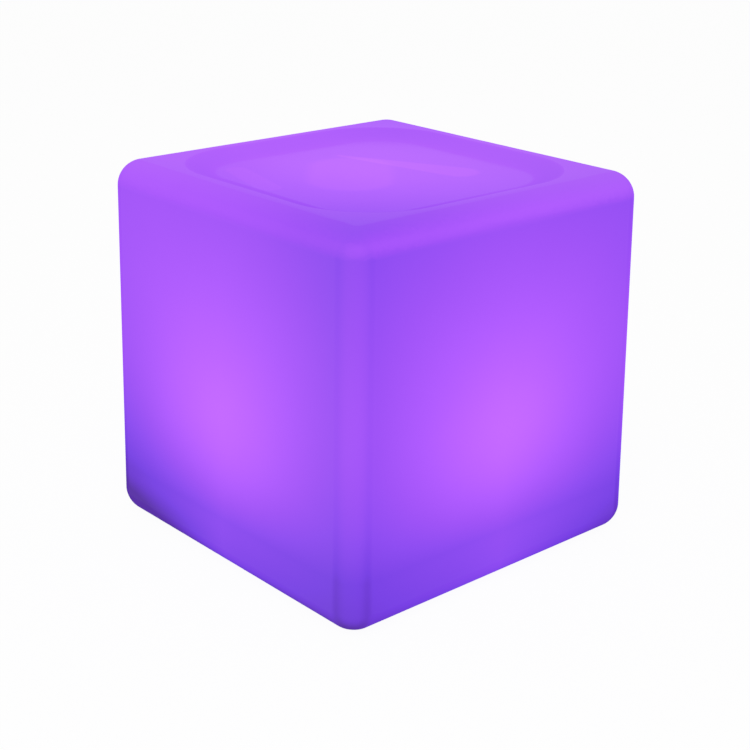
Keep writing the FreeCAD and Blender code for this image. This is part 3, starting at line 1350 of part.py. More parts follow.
def make_leads():
    clip = f"{GUARD_TOP} + sizes.clip_height / 2"
    battery = make_lead("battery_lead", [
        (BATTERY_PLUG_X, PLUG_FACE_Y, PLUG_LEVEL),
        ("-11.6", "-23", PLUG_LEVEL),
        ("-6.4", "-14.5", clip),
        (CLIP_X, CLIP_FACE_Y, clip),
    ])
    charge = make_lead("charge_lead", [
        ("0", "sizes.socket_offset", PIN_END),
        ("0", "sizes.socket_offset", "48.5"),
        ("0.8", "20", "50"),
        ("2.5", "2", "49.4"),
        ("4.4", "-13", "48.2"),
        (CHARGE_PLUG_X, "-21.5", f"{PLUG_LEVEL} + 0.2"),
        (CHARGE_PLUG_X, PLUG_FACE_Y, PLUG_LEVEL),
    ])
    lamp = make_lead("lamp_lead", [
        (LAMP_LEAD_X, LAMP_LEAD_Y, f"{CONTROL_TOP} + sizes.lamp_plug_height"),
        (LAMP_LEAD_X, LAMP_LEAD_Y, CUP_RIM),
    ])
    return [battery, charge, lamp]


def main():
    parts = [
        make_shell(),
        make_feet(),
        make_vent_plug(),
        make_neck_ring(),
        make_ring_gasket(),
        make_ring_inserts(),
        make_ring_screws(),
        make_seal_ring(),
        make_lamp_housing(),
        make_heat_spreader(),
        make_led_board(),
        make_led_chips(),
        make_led_board_screws(),
        make_dome_seal(),
        make_diffuser_dome(),
        make_dome_screws(),
        make_battery_cells(),
        make_battery_cradle(),
        make_cradle_screws(),
        make_battery_strap(),
        make_cell_tabs(),
        make_protection_board(),
        make_control_board(),
        make_board_chips(),
        make_board_plugs(),
        make_board_screws(),
        make_power_switch(),
        make_button_bezel(),
        make_nut("bezel", "-sizes.button_offset"),
        make_power_button(),
        make_switch_plunger(),
        make_button_spring(),
        make_charge_socket(),
        make_socket_pin(),
        make_nut("socket", "sizes.socket_offset"),
        make_port_flap(),
        make_flap_anchor(),
    ]
    parts += make_leads()
    doc.recompute()
    for item in doc.Objects:
        if any(state in ("Invalid", "Error") for state in item.State):
            raise RuntimeError(f"{item.Label} is {item.State}")
    for part in parts:
        if part.Shape.isNull() or not part.Shape.isValid() or not part.Shape.Solids:
            raise RuntimeError(f"{part.Label} has no valid solid")
    os.makedirs("parts", exist_ok=True)
    for part in parts:
        part.Shape.exportStep(f"parts/{part.Label}.step")


main()
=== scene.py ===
import json
import math

import bmesh
import bpy
from mathutils import Matrix, Vector


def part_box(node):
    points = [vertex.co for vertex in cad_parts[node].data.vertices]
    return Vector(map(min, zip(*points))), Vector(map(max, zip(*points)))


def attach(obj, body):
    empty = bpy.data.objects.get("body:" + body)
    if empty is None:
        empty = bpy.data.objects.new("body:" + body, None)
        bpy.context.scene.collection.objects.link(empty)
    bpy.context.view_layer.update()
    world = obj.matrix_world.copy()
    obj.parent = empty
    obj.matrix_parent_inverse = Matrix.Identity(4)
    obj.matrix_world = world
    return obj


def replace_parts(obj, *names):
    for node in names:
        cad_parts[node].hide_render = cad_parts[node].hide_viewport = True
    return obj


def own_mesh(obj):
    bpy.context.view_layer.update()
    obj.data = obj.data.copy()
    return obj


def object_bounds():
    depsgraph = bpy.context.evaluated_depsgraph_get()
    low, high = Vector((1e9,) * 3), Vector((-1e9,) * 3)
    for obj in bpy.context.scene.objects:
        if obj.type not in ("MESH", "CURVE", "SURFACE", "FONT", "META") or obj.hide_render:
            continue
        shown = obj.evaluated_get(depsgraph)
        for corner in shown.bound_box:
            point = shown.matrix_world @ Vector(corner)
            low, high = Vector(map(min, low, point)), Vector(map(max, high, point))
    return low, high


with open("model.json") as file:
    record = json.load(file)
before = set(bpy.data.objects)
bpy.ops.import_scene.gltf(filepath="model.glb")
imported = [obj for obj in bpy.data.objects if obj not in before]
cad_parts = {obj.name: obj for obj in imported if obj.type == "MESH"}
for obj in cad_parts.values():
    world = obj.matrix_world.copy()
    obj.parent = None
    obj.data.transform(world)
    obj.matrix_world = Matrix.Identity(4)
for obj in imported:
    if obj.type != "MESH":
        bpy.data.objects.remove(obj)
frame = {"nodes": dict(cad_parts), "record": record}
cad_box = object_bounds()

# A lit cube: a violet, translucent moulded shell on rubber feet, with a lamp unit
# screwed into its underside. Metres, Z up, the floor at Z = 0, the front at -Y.

MM = 0.001
NODES = frame["nodes"]
CUBE_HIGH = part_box("shell")[1]


# ------------------------------------------------------------- shader maths


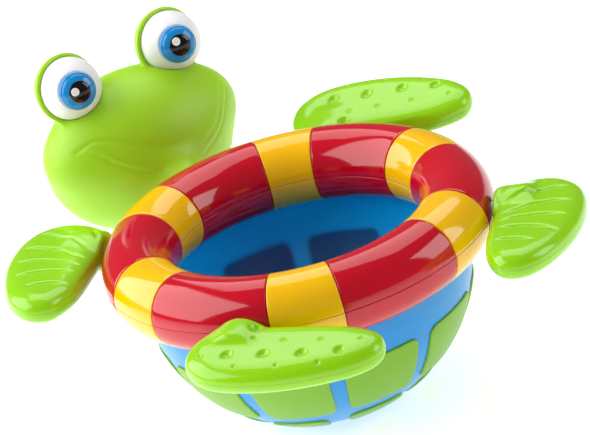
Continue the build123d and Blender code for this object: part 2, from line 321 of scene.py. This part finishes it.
def plastic(name, colour, deep, roughness=(0.18, 0.26), coat=0.6, coat_roughness=0.05,
            mottle=45.0, grain=1400.0, bump=0.006, soft=0.0):
    """Moulded plastic: slow colour drift, uneven gloss, and a fine moulding grain."""
    made = bpy.data.materials.new(name)
    made.use_nodes = True
    nodes, links = made.node_tree.nodes, made.node_tree.links
    shader = nodes["Principled BSDF"]
    shader.inputs["IOR"].default_value = 1.5
    shader.inputs["Coat Weight"].default_value = coat
    shader.inputs["Coat Roughness"].default_value = coat_roughness
    shader.inputs["Subsurface Weight"].default_value = soft
    shader.inputs["Subsurface Radius"].default_value = (1.0, 1.0, 0.6)
    shader.inputs["Subsurface Scale"].default_value = 0.004
    where = nodes.new("ShaderNodeTexCoord")
    drift = nodes.new("ShaderNodeTexNoise")
    drift.inputs["Scale"].default_value = mottle
    drift.inputs["Detail"].default_value = 3.0
    links.new(where.outputs["Object"], drift.inputs["Vector"])
    tint = nodes.new("ShaderNodeMix")
    tint.data_type = "RGBA"
    tint.inputs["A"].default_value = linear(colour)
    tint.inputs["B"].default_value = linear(deep)
    links.new(drift.outputs["Fac"], tint.inputs["Factor"])
    links.new(tint.outputs["Result"], shader.inputs["Base Color"])
    gloss = nodes.new("ShaderNodeMapRange")
    gloss.inputs["To Min"].default_value = roughness[0]
    gloss.inputs["To Max"].default_value = roughness[1]
    links.new(drift.outputs["Fac"], gloss.inputs["Value"])
    links.new(gloss.outputs["Result"], shader.inputs["Roughness"])
    fine = nodes.new("ShaderNodeTexNoise")
    fine.inputs["Scale"].default_value = grain
    fine.inputs["Detail"].default_value = 2.0
    links.new(where.outputs["Object"], fine.inputs["Vector"])
    relief = nodes.new("ShaderNodeBump")
    relief.inputs["Strength"].default_value = 1.0
    relief.inputs["Distance"].default_value = bump * MM
    links.new(fine.outputs["Fac"], relief.inputs["Height"])
    links.new(relief.outputs["Normal"], shader.inputs["Normal"])
    return made


def tint_where(surface, attribute, colour):
    """Mix a second colour in where an attribute of the mesh is 1."""
    nodes, links = surface.node_tree.nodes, surface.node_tree.links
    shader = nodes["Principled BSDF"]
    base = shader.inputs["Base Color"].links[0].from_socket
    where = nodes.new("ShaderNodeAttribute")
    where.attribute_name = attribute
    mix = nodes.new("ShaderNodeMix")
    mix.data_type = "RGBA"
    mix.inputs["B"].default_value = linear(colour)
    links.new(where.outputs["Fac"], mix.inputs["Factor"])
    links.new(base, mix.inputs["A"])
    links.new(mix.outputs["Result"], shader.inputs["Base Color"])


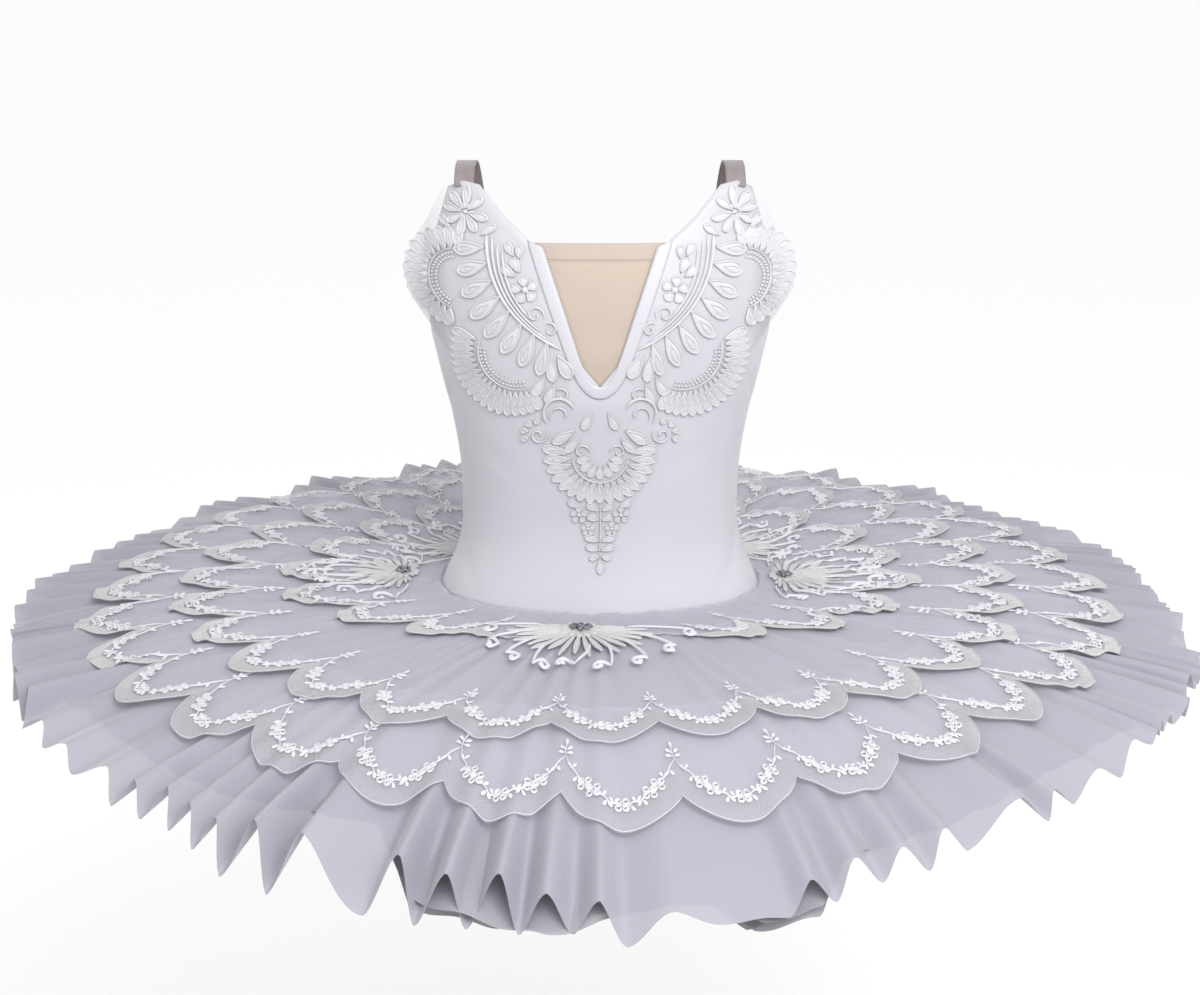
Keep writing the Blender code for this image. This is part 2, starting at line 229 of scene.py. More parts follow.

■ **What is needed**
Repeat word for word the stretch of lines from the one with "parts += make_leads()" down to the one with "if obj.type not", both included.

■ **Exercise solution**
    parts += make_leads()
    doc.recompute()
    for item in doc.Objects:
        if any(state in ("Invalid", "Error") for state in item.State):
            raise RuntimeError(f"{item.Label} is {item.State}")
    for part in parts:
        if part.Shape.isNull() or not part.Shape.isValid() or not part.Shape.Solids:
            raise RuntimeError(f"{part.Label} has no valid solid")
    os.makedirs("parts", exist_ok=True)
    for part in parts:
        part.Shape.exportStep(f"parts/{part.Label}.step")


main()
=== scene.py ===
import json
import math

import bmesh
import bpy
from mathutils import Matrix, Vector


def part_box(node):
    points = [vertex.co for vertex in cad_parts[node].data.vertices]
    return Vector(map(min, zip(*points))), Vector(map(max, zip(*points)))


def attach(obj, body):
    empty = bpy.data.objects.get("body:" + body)
    if empty is None:
        empty = bpy.data.objects.new("body:" + body, None)
        bpy.context.scene.collection.objects.link(empty)
    bpy.context.view_layer.update()
    world = obj.matrix_world.copy()
    obj.parent = empty
    obj.matrix_parent_inverse = Matrix.Identity(4)
    obj.matrix_world = world
    return obj


def replace_parts(obj, *names):
    for node in names:
        cad_parts[node].hide_render = cad_parts[node].hide_viewport = True
    return obj


def own_mesh(obj):
    bpy.context.view_layer.update()
    obj.data = obj.data.copy()
    return obj


def object_bounds():
    depsgraph = bpy.context.evaluated_depsgraph_get()
    low, high = Vector((1e9,) * 3), Vector((-1e9,) * 3)
    for obj in bpy.context.scene.objects:
        if obj.type not in ("MESH", "CURVE", "SURFACE", "FONT", "META") or obj.hide_render:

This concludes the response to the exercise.